Let me conclude this brief argument with a powerful example of what I mean. Someday, I’d like to be able to refer back to Game of Thrones’ Season 4 as an example of successfully extending the middle, and thus I’d like to be able to refer back to this blog post. So…here’s one very abbreviated way the rest of the season could join the fast-emerging hall of fame of Best TV ever:
(MAJOR, MAJOR SPOILERS ahead, DO NOT READ if you haven’t read A Storm of Swords.)
Ep 1: Prologue-esque Intrigue, ending with Arya becoming more Hound-like (as we saw last night)

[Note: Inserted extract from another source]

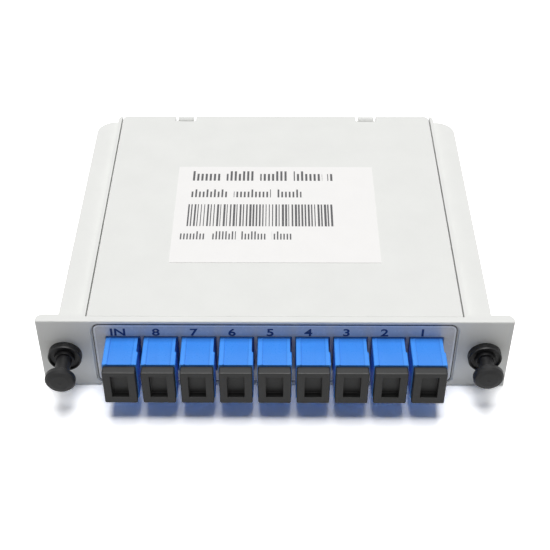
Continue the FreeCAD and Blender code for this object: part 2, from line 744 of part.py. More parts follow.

Ep 2: Daenerys attacks Yunkai, forcing them to free their slaves; Theon rescued, sort of; Stannis and Davos’ uneasy truce; Joffrey’s wedding, ending with Joffrey’s death, Tyrion’s arrest
Ep 3: Sansa spirited to Vale; Jamie shakes up kingsguard; Bran and crew discover things North of Wall; Dany learns of Jorah’s treachery; Jon Snow defends wall and Ygritte dies
Ep 4: Arya and Hound bond, meet scattered Brotherhood; Dany unearths a new plot; Sansa pretends to be Littlefinger’s wife @ Vale; Jon defends wall, repels south-attacking wildlings, but is arrested; the Trial of Tyrion Lannister
Ep 5: Tyrion hires Oberyn Martell as his champion; Stannis and Davos @ sea; Daenerys’ soldiers get through sewers, defeat Meereen; Mance army descends on Wall
Ep 6: Much more Lannister palace intrigue; Slynt to send Jon on kamikaze mission to parley w Mance; ends with Littlefinger pushing Lysa out of the “moon door”
Ep 7: Oberyn fights Clegane on Tyrion’s behalf, almost wins, loses; Dany exiles Jorah; Jon Snow parleys, sees horn, almost loses…
Ep 8: …then Stannis shows up and beats Mance’s army; Dany instills herself as queen of Meereen; Theon thinks he hears Bran @ Godswood; preparing for Tyrion’s execution; Jamie gives his sword to Brienne with mission to find Sansa
Ep 9: Jamie tells Tyrion truth of his virgin “whore”; much intrigue at Wall, ends with Snow elected Command; Zombie Catelyn appears
Ep 10: Among many other semi-conclusions with Bran, Theon, Cersei, Dany, Jorah, and others, Tyrion escapes, kills Tywin, flees Westeros
My message to Hollywood: go ahead and extend that middle. Just remember to make it as payoff-laden as the fourth season of Game of Thrones.